AIM OF THE EXERCISE
Output every record below exactly as it appears.

————

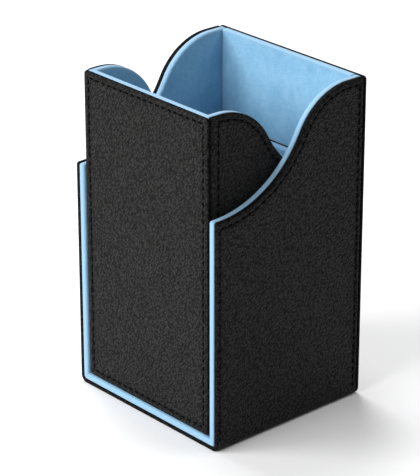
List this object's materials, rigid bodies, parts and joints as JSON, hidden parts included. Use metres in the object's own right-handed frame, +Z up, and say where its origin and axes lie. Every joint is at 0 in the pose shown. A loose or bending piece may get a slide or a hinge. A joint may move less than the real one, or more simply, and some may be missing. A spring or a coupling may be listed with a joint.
{
  "type": "playing card box with drawer",
  "caption": "Upright card deck box of leatherette-covered board: a U-shaped shell with S-curved sides and a tall back, and a lined open drawer that slides out of its front.",
  "frame": {"origin": "on the table, under the middle of the box's width and depth", "axes": "+X to the box's right seen from the front, +Y towards the tall back wall, +Z up; the drawer slides out along -Y"},
  "size_m": [0.088, 0.081, 0.1435],
  "materials": {
    "black_leatherette": "satin",
    "blue_microfibre": "matte",
    "greyboard": "matte",
    "hidden_steel": "satin"
  },
  "bodies": {
    "shell": {"shell_wrap": "black_leatherette", "shell_back_cover": "black_leatherette", "shell_left_board": "greyboard", "shell_right_board": "greyboard", "shell_back_board": "greyboard", "shell_floor_board": "greyboard", "shell_left_lining": "blue_microfibre", "shell_right_lining": "blue_microfibre", "shell_back_lining": "blue_microfibre", "shell_floor_lining": "blue_microfibre", "shell_magnets": "hidden_steel"},
    "drawer": {"drawer_front_cover": "black_leatherette", "drawer_wrap": "black_leatherette", "drawer_back_cover": "black_leatherette", "drawer_front_board": "greyboard", "drawer_left_board": "greyboard", "drawer_right_board": "greyboard", "drawer_back_board": "greyboard", "drawer_floor_board": "greyboard", "drawer_front_lining": "blue_microfibre", "drawer_left_lining": "blue_microfibre", "drawer_right_lining": "blue_microfibre", "drawer_back_lining": "blue_microfibre", "drawer_floor_lining": "blue_microfibre", "drawer_keepers": "hidden_steel"}
  },
  "joints": [
    {"name": "drawer_slide", "type": "slide", "parent": "shell", "child": "drawer", "axis": [0, -1, 0], "range_m": [0, 0.07]}
  ]
}
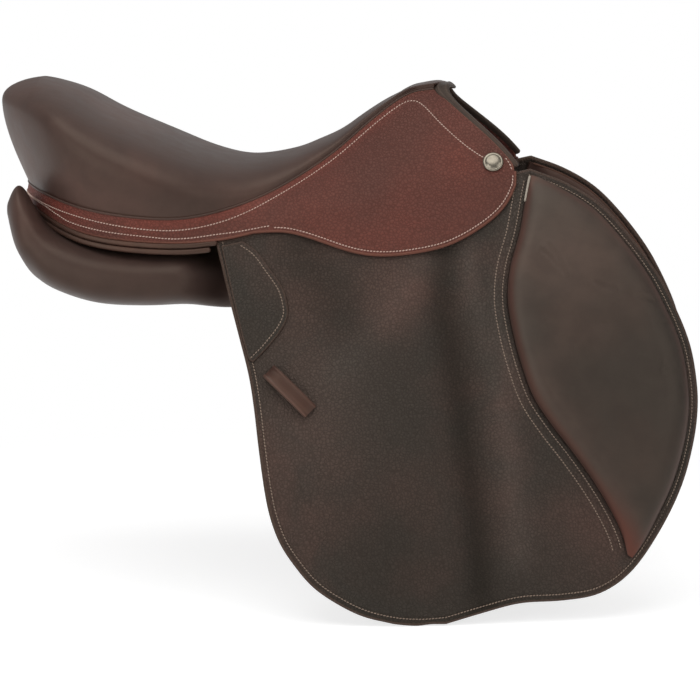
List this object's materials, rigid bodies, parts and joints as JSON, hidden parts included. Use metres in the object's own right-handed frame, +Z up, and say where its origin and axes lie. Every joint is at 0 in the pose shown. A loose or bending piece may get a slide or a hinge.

————

PROBLEM SOLUTION
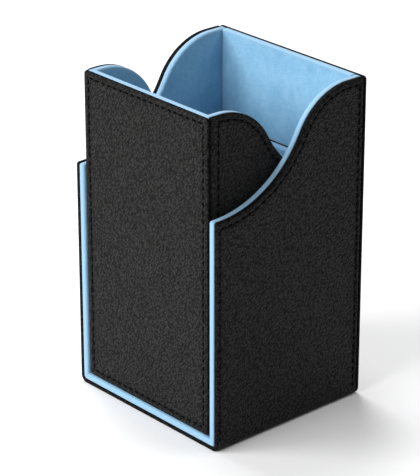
List this object's materials, rigid bodies, parts and joints as JSON, hidden parts included. Use metres in the object's own right-handed frame, +Z up, and say where its origin and axes lie. Every joint is at 0 in the pose shown. A loose or bending piece may get a slide or a hinge. A joint may move less than the real one, or more simply, and some may be missing. A spring or a coupling may be listed with a joint.
{
  "type": "playing card box with drawer",
  "caption": "Upright card deck box of leatherette-covered board: a U-shaped shell with S-curved sides and a tall back, and a lined open drawer that slides out of its front.",
  "frame": {"origin": "on the table, under the middle of the box's width and depth", "axes": "+X to the box's right seen from the front, +Y towards the tall back wall, +Z up; the drawer slides out along -Y"},
  "size_m": [0.088, 0.081, 0.1435],
  "materials": {
    "black_leatherette": "satin",
    "blue_microfibre": "matte",
    "greyboard": "matte",
    "hidden_steel": "satin"
  },
  "bodies": {
    "shell": {"shell_wrap": "black_leatherette", "shell_back_cover": "black_leatherette", "shell_left_board": "greyboard", "shell_right_board": "greyboard", "shell_back_board": "greyboard", "shell_floor_board": "greyboard", "shell_left_lining": "blue_microfibre", "shell_right_lining": "blue_microfibre", "shell_back_lining": "blue_microfibre", "shell_floor_lining": "blue_microfibre", "shell_magnets": "hidden_steel"},
    "drawer": {"drawer_front_cover": "black_leatherette", "drawer_wrap": "black_leatherette", "drawer_back_cover": "black_leatherette", "drawer_front_board": "greyboard", "drawer_left_board": "greyboard", "drawer_right_board": "greyboard", "drawer_back_board": "greyboard", "drawer_floor_board": "greyboard", "drawer_front_lining": "blue_microfibre", "drawer_left_lining": "blue_microfibre", "drawer_right_lining": "blue_microfibre", "drawer_back_lining": "blue_microfibre", "drawer_floor_lining": "blue_microfibre", "drawer_keepers": "hidden_steel"}
  },
  "joints": [
    {"name": "drawer_slide", "type": "slide", "parent": "shell", "child": "drawer", "axis": [0, -1, 0], "range_m": [0, 0.07]}
  ]
}
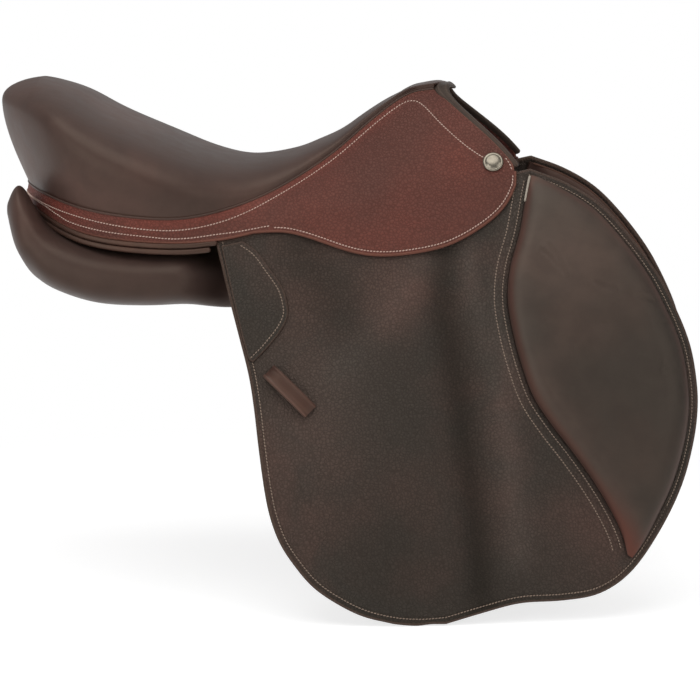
List this object's materials, rigid bodies, parts and joints as JSON, hidden parts included. Use metres in the object's own right-handed frame, +Z up, and say where its origin and axes lie. Every joint is at 0 in the pose shown. A loose or bending piece may get a slide or a hinge.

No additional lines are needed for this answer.